Il me fallait recommencer les recherches. Le confinement arriva, et le voyage suivant fut seulement en juin. Cette fois j'avais étendu mon secteur. De même je regardais des terrains en bout de lotissement afin d'avoir une vue vers la nature, je m'étais dessiné une maison bois un peu japonisante en prévision.          J'ai vu une maison qui me semblait intéressante, avec vue sur le Canigou (la montagne référente de la région), assez grande mais avec des petites pièces, y compris le séjour. La grande terrasse était l'espace le plus chouette. Après être revenu une seconde fois et ayant pris des mesures, j'ai pu vérifier que je ne rentrerai pas tous mes meubles et ma bibliothèque.

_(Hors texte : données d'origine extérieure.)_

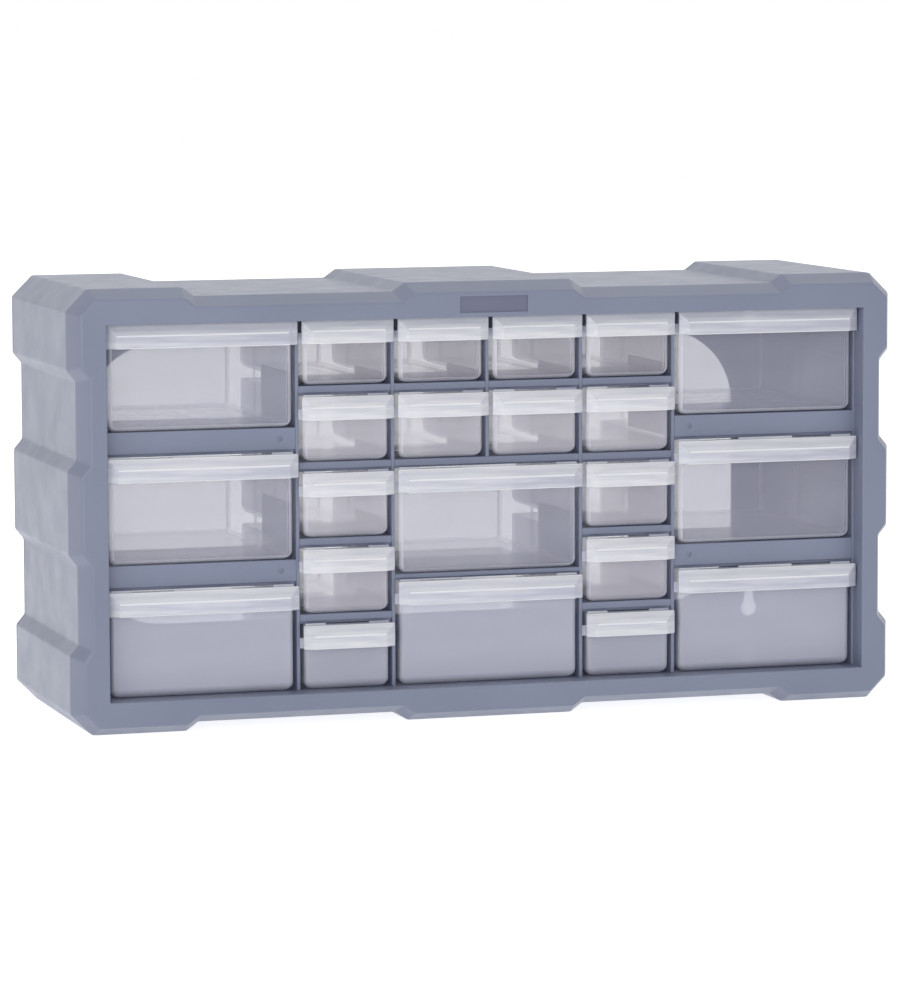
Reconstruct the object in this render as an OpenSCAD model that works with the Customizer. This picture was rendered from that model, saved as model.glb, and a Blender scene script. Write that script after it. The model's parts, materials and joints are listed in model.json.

Curieusement lors de cette seconde visite, alors que l'agent immobilier ouvrait la porte, nous vîmes, avec l'amie qui m'accompagnait, un merle aux côtés d'un autre merle qui venait manifestement de mourir. Il y avait en effet une grande paroi de verre, pour protéger du vent, que l'oiseau n'avait pas du voir, comme ça arrive assez souvent, et contre laquelle il a du s'écraser. On pouvait sentir la détresse de son compagnon ou compagne, qui mit un certain temps avant de repartir, sous le choc lui aussi, à moins d'un mètre de nous. Je pris ça pour un signe.

En rentrant j'eus un message d'une amie me disant qu'à chaque fois qu'elle eut à changer de maison, elle sentit une petite voix lui dire que c'était la bonne! Ce n'était manifestement pas le cas pour moi, et je me demandais si j'allais trouver quelque chose qui me corresponde vraiment.